6. Ask for what I want, kindly, and say yes as much as humanly possible to my spouse when he asks. I looked for a good man who could read my thoughts, but alas, there are none, so I married the next best thing--a good man who is not a mind reader. Since my husband doesn't have ESP, I cannot reasonably expect him to know what I want. When one side of my mind starts the phrase, "if he loved me he would know. . ." I take that unhealthy, emotionally stunted version of myself and lock her away in away in the dungeon of my mind until she submits to the rational side of my brain which I am trying to strengthen (but not enough to win the "novice/expert" battle). I have to ask for what I want, and I also want him to feel safe enough to ask for what he wants. When we work together to grant the request of one, both win.


7. Stop keeping score. Whoever keeps the best score always loses, period. Marriage is not about getting life divided up equally, but loving someone else sacrificially and having their interest and the interest of the marriage at heart. Instead of keeping score, I think it is much better for me to try to think of ways to make my spouse's life fuller or happier. The response I get from him is always worth the sacrifice. Sometimes sacrificial love also means "going first" and giving more when my husband's tank is empty. That's okay. We are a team, and often the giving will be reversed.


8. Make home a happy fortress. Home should be a refuge, somewhere my spouse feels safe. For me that means greeting him when he comes home without handing him a child or a list of things to do. It means always being on his side and in his corner, especially when he is down or having a hard time in some area. It means never insulting him in public or making him feel like he isn't good enough. It means respecting him at least as much as his secretary and coworkers. It means training the children to be tame so that he doesn't leave the quiet of the car and enter chaos at home after work (still working on this one). It means good, home-cooked meals and offering him a drink when he is relaxing with the news or facebook before or after dinner. It means important issues that must be addressed must be relegated to a non-stressful time, a time when they can be addressed in full--not when we are tired or hungry at five thirty.


9. Make my husband the "project manager" of our life. I think this is a distinctly Christian concept, and although it sounds funny, it works. We lead in our areas of expertise--I am mainly in charge of kids and homework and their instruction and discipline. I am in charge of insurance and cooking and the grocery budget. Greg handles work, retirement and money matters generally, along with the car and camping equipment. We discuss our thoughts on the other's domain, but mostly, we leave it to the spouse in charge of that area and trust that we are both responsible and capable. Over all this underwork, though, Greg stands as a sort of umbrella. He is the project manager of our family, and though he rarely jumps into my arenas, I reserve his right to. It doesn't mean that either he or I think he is more valuable to our marriage or to God, etc., it's just a structure we maintain so as to have one-headed direction (because anything with two heads is a monster, as my mom says). I married a man who loves me and has my best interest at heart, and I trust him to listen to my ideas and make the final calls. He does a great job; he always has.

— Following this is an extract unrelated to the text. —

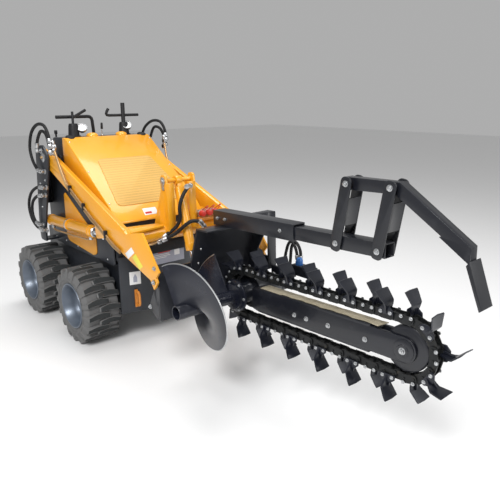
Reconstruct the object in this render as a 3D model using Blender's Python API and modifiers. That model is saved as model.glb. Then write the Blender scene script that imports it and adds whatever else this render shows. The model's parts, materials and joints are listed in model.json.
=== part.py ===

I wish I did all of these things well all of the time, but I don't. After nine years of marriage, I can safely say that I have come light years from where I started, and that I have light years still to travel before I become what I envision as a really good wife. Many of my readers have been married far longer than I have, so I would love to hear your recommendations on how to strengthen and build a marriage, especially as a wife. I plan to be married to Greg for the rest of my life, and I know he would appreciate any good advice anyone has to give me.

2 comments:

  1. I'm printing this off and hanging it our house. I love you through your writing, and I have barely spoken three words to you in my whole life. :) Your words are honest and humble. Greg is so blessed to have you as his wifey.